Faut-il s’en inquiéter? Des analyses menées en avril de cette année par le Laboratoire cantonal de Genève montrent que sur douze échantillons de thon contrôlés, frais ou en boîte, quatre affichent une valeur supérieure à la valeur-limite de 1 mg/kg, fixée par la loi pour la teneur en mercure. Une enquête précédente du même laboratoire avait trouvé un taux de contamination identique (33%) sur 84 échantillons de poissons de mer divers – thon, marlin, veau de mer, etc.
Dans le canton de Vaud, les contrôles effectués l’an dernier ont démasqué quatre échantillons de thon en conserve non conformes. Du côté de la Confédération, l’Office vétérinaire de fron-
tière déclarait en 1999 une proportion de 31,6% de produits importés à base de poisson contenant une quantité excessive de mercure, sur cent échantillons contrôlés. A croire qu’un poisson de mer sur trois est chargé au mercure...
Thons refoulés
Mal défini, probablement minime, le risque d’intoxication par l’ingestion chronique de poisson contenant des taux comparables à ceux relevés en Suisse n’en est pas moins pris au sérieux par les scientifiques et les agences de sécurité alimentaire. Au Canada, on déconseille ainsi aux femmes enceintes et aux enfants (deux groupes particulièrement sensibles) de consommer du thon en boîte plus de deux fois par semaine!
Le problème, c’est que le mercure rejeté dans la mer se concentre dans le plancton, plat principal des petits poissons, qui font eux-mêmes le régal des plus gros. Or, le mercure a la particularité d’être bio-amplifié: un organisme en stocke plus qu’il n’en excrète. Au bout de la chaîne alimentaire – gros poissons prédateurs, puis humains – les concentrations de mercure sont donc considérables. Ce qui explique que les taux les plus élevés affectent toujours des espèces comme le thon, l’espadon ou le requin.
En Suisse, l’Office vétérinaire de frontière procède à des contrôles poussés sur les poissons gras, refuse les lots contrôlés «positifs» et impose à certains importateurs de produire un certificat de conformité. «Le but est d’obtenir une baisse globale du taux de mercure, et non de mettre en place un filtre absolu, ce qui est impossible, précise le Dr Jakob Schluep, chef de l’OVF. Le contrôle par sondage comporte toujours le risque qu’un échantillon négatif provienne d’un lot par ailleurs positif... ou l’inverse.» En clair, il est impossible de savoir si la darne de thon qu’on a dans l’assiette contient ou non une quantité de mercure dépassant la valeur-limite d’1 mg/kg!
Risque relatif
Mais pas de panique: le Centre suisse d’information toxicologique ne recense aucun cas d’intoxication au mercure par ingestion de poisson en Suisse. Le Dr Schluep relativise le risque encouru: «Contrairement à la présence de contaminants bactériens comme les salmonelles, qui font naître un risque concret pour la santé des consommateurs, nous sommes ici en présence d’un risque chimique relatif. Manger de temps en temps un poisson à la teneur en mercure semblable aux teneurs les plus élevées constatées par analyse, soit environ 3 mg/
kg, n’est pas dangereux pour le consommateur.»

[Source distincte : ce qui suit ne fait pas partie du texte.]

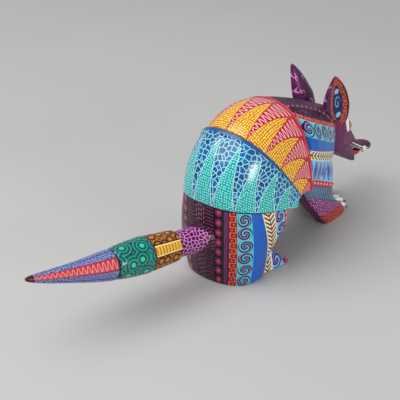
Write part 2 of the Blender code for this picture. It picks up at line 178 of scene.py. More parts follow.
class Canvas:
    """One painted material while it is being made."""

    def __init__(self, name):
        self.mat = bpy.data.materials.new(name)
        self.mat.use_nodes = True
        self.tree = self.mat.node_tree
        self.bsdf = self.tree.nodes["Principled BSDF"]
        self.place = self.tree.nodes.new("ShaderNodeTexCoord").outputs["Object"]

    def add(self, kind, **settings):
        node = self.tree.nodes.new(kind)
        for key, value in settings.items():
            setattr(node, key, value)
        return node

    def wire(self, source, sock):
        self.tree.links.new(source.sock if isinstance(source, Val) else source, sock)

    def val(self, sock):
        return Val(self.tree, sock)

    def layer(self, name):
        split = self.add("ShaderNodeSeparateXYZ")
        self.wire(self.add("ShaderNodeUVMap", uv_map=name).outputs[0], split.inputs[0])
        return self.val(split.outputs[0]), self.val(split.outputs[1])

    def vector(self, x, y):
        join = self.add("ShaderNodeCombineXYZ")
        self.wire(x, join.inputs[0])
        self.wire(y, join.inputs[1])
        return join.outputs[0]

    def noise(self, scale, detail=2.0, at=None):
        """Noise at a scale in cycles per metre, or over a vector of its own."""
        node = self.add("ShaderNodeTexNoise")
        self.wire(at or self.place, node.inputs["Vector"])
        dial(node, {"Scale": scale, "Detail": detail})
        return self.val(node.outputs["Fac"])

    def cells(self, x, y, size, feature="DISTANCE_TO_EDGE", random=1.0):
        node = self.add("ShaderNodeTexVoronoi", feature=feature, voronoi_dimensions="2D")
        self.wire(self.vector(x / size, y / size), node.inputs["Vector"])
        dial(node, {"Scale": 1.0, "Randomness": random})
        return node

    def distance(self, x, y, size, *kind):
        """How far off the nearest cell wall, or with "F1" the nearest middle."""
        return self.val(self.cells(x, y, size, *kind).outputs["Distance"])

    def mix(self, fac, a, b):
        node = self.add("ShaderNodeMix", data_type="RGBA")
        self.wire(fac, node.inputs[0])
        for sock, colour in zip(node.inputs[6:8], (a, b)):
            if isinstance(colour, Val):
                self.wire(colour, sock)
            else:
                sock.default_value = linear(colour)
        return self.val(node.outputs[2])

    def over(self, colour, *coats):
        """The colour under (mask, colour) coats laid on in turn."""
        for mask, coat in coats:
            colour = self.mix(mask, colour, coat)
        return colour

    def stretched(self, *scale):
        """Place on the object, stretched along its axes."""
        node = self.add("ShaderNodeMapping")
        dial(node, {"Scale": scale})
        self.wire(self.place, node.inputs["Vector"])
        return node.outputs[0]

    def finish(self, colour, height=None, rough=0.34, coat=0.08, relief=0.12, wear=0.14):
        """Lacquered paint: brushed tone, slightly raised strokes, faint tool marks below."""
        shade = self.add("ShaderNodeHueSaturation")
        self.wire((self.noise(90.0, 4.0) - 0.5) * wear + 1.0, shade.inputs["Value"])
        self.wire(colour, shade.inputs["Color"])
        self.wire(shade.outputs[0], self.bsdf.inputs["Base Color"])
        self.wire(self.noise(260.0, 3.0) * 0.18 + (rough - 0.09), self.bsdf.inputs["Roughness"])
        dial(self.bsdf, {"Coat Weight": coat, "Coat Roughness": 0.16, "Specular IOR Level": 0.28})
        marks = self.noise(420.0, 3.0) * 0.5
        if height is not None:
            marks = marks + height
        bump = self.add("ShaderNodeBump")
        dial(bump, {"Distance": relief * MM, "Strength": 0.8})
        self.wire(marks, bump.inputs["Height"])
        self.wire(bump.outputs[0], self.bsdf.inputs["Normal"])
        return self.mat


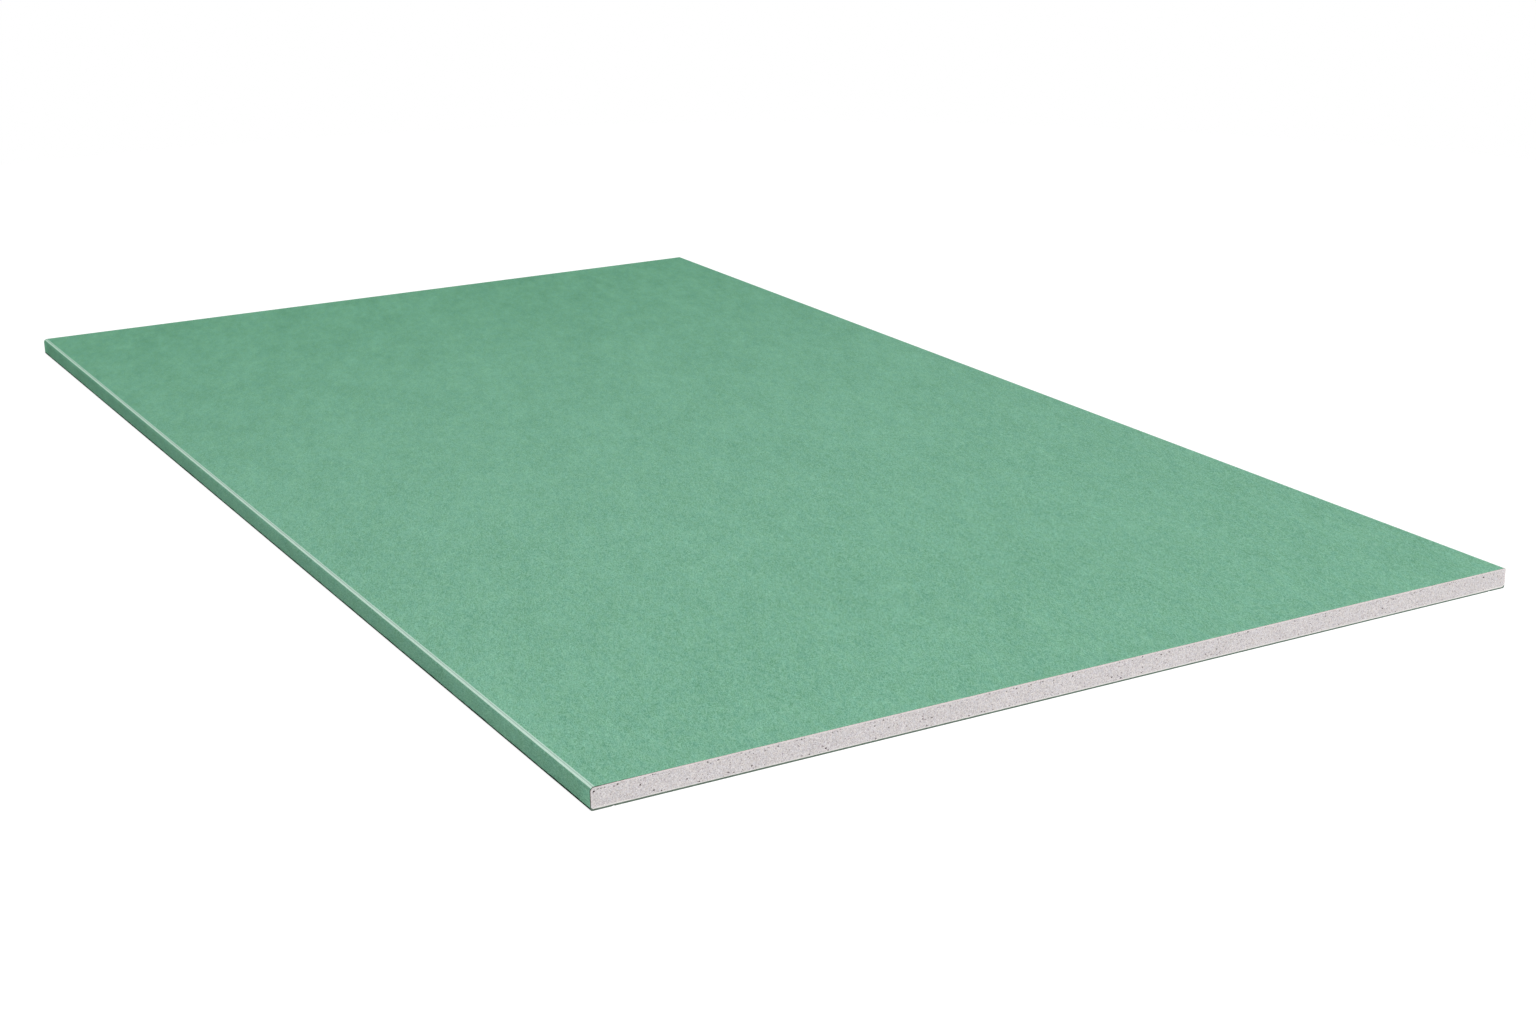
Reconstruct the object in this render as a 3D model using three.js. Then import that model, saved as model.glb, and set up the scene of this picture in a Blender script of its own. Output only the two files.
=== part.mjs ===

En cas de doute, reste une option: choisir des poissons indigènes, quasi propres à 100% depuis les efforts environnementaux entrepris dans les années 70, sans compter que la truite du lac n’est guère sujette à la surpêche.
Blaise Guignard
la dose et le poison
Une relation mal définie
Gros problème environnemental, la pollution industrielle au mercure touche de nombreuses régions du globe. Les populations dont le régime alimentaire est basé sur des espèces de poisson «à risque» sont particulièrement exposées: en Amazonie, sur la côte thyrrénienne, à Madère, en Finlande... Problème: lorsqu’il s’agit de consommation répétée de toxiques à doses très modestes, il est très difficile de définir le seuil de dangerosité. Et les études qui vont dans ce sens se basent sur des intoxications dues à une consommation limitée dans le temps, mais de doses autrement plus importantes.
Une étude américaine récente a toutefois porté sur une île des Seychelles dont les habitants consomment depuis plusieurs générations des poissons à teneur excessive en méthyl-mercure. Les résultats de l’étude sont essentiellement négatifs: aucun effet significatif n’a été observé sur les sujets de l’étude. En revanche, en Finlande, une étude de l’Université de Kuopio tend à associer à la consommation de poisson «au mercure» une augmentation de 32% du risque d’athérosclérose, et un risque accru (+70%) de développer une maladie coronarienne.